The system monitoring platform mainly implements the following four functions:
① Parameter setting.Set the initialization parameters for the LSTM neural network;
② Model training.Import the dataset and set the corresponding parameters to start training;
③ Display the corresponding output results of model training on the interactive software interface;
④ Deliver parameters.As the model is trained, the prediction accuracy gradually improves. When the accuracy meets the requirements, the corresponding prediction model parameters are delivered.
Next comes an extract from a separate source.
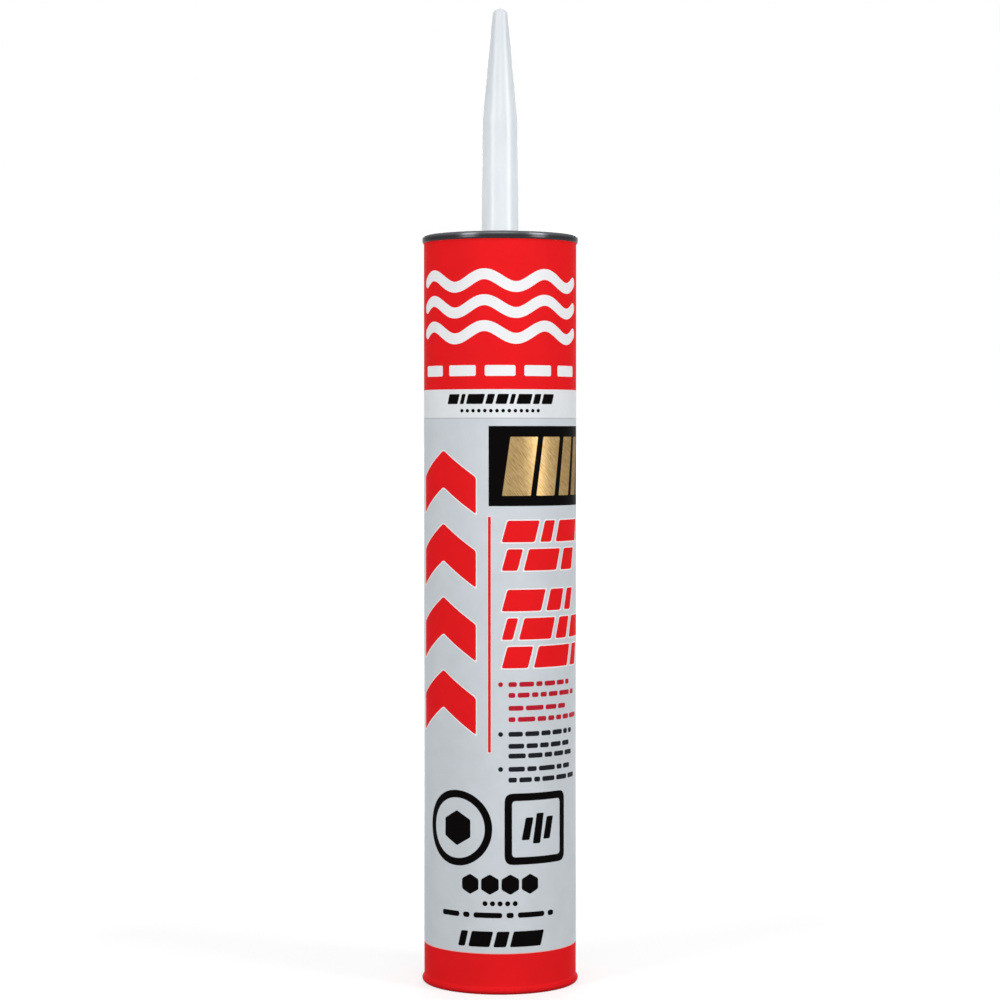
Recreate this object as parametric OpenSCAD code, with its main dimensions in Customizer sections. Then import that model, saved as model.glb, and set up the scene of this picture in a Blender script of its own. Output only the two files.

(2) Demonstration of physical effects
By simulating the surrounding environment, the verification of three lighting modes is achieved. When the visibility is within the corresponding range, the lights display the corresponding lighting effects, as shown in Figure 6.
4. Conclusion
This article is based on the research and design of solar energy for mining area street lamp systems.Adaboost algorithm is used to optimize LSTM neural network, establish Adaboost-LSTM model, set reasonable power-saving lighting methods, predict the output results of the neural network algorithm based on the model, adjust the lighting power and light color of the street lamp, so as to rationally use solar energy and maximize the solution to the problem that solar energy is easily affected by natural factors.Build software and hardware systems and remote control platforms, use single-chip microcontrollers as the control core, use wireless communication for networking, effectively connect the mining area street lamps, and ensure the reliability of system information transmission without relying on local networking of server networks.Through experimental verification, the system achieves reasonable planning of solar energy use based on future visibility, making solar street lamps more energy-efficient and reliable, completing the application of remote monitoring system in mining area lighting system, and promoting the further development of “smart mine” unmanned and clean.